Konsequenz der Fragmente

Konsequenterweise finden sich auch in "zu oft umsonst gelächelt" nur Fragmente eines Versuchenden, der bemüht ist, sich auf die wenigen flammenden, zwischenmenschlichen Momente zu konzentrieren, die er erhaschen kann. Vielleicht ist so ein Buch zu machen, wenn auch kein Roman. Wir sehen Paare im Lichte des ersten Glückes, und solche, die gerade auseinandergehen. Wir lesen Berichte ehemals Verliebter, nunmehr Liebender. Getäuscht wurden viele, verstoßen die meisten:

"Sie betrachtet – und wagt nicht sich umzudrehen: in ihrem Spiegel die Geburt des Mannes aus der Matratze."

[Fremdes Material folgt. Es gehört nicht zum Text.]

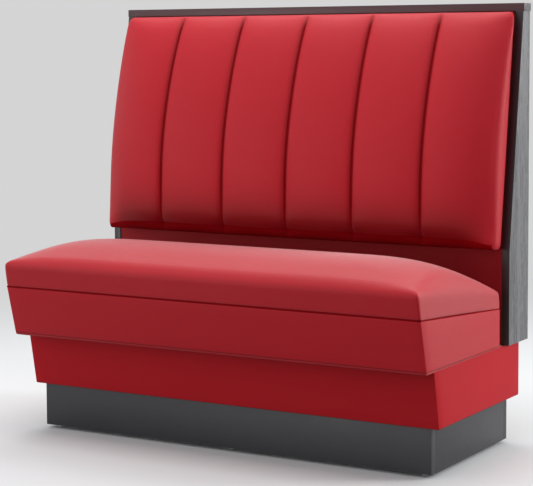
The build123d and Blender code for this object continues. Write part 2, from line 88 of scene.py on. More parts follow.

Die immer drohende Gefahr, die darin besteht, dass mit der nächsten Handlung alles eben noch Ersehnte zerschellt, ebenso wie die daraus resultierende Ungewissheit, die Handlung wirklich zu vollziehen, diese Parameter finden sich auch in dem Stil wieder, mit dem Strauß seine Prosa-Versatzstücke schreibt. Es sind keine sicheren, keine durch den Intellekt geschützen Formulieren, mit denen Strauß hier auffährt. Vielmehr Splitter, die durchaus auch unangenehm ins eigene Fleisch gehen können:

"Tanja, alle Männer hinter sich. Ein letzter Blick zurück auf der Liebe hoffnungslose Siedlungen."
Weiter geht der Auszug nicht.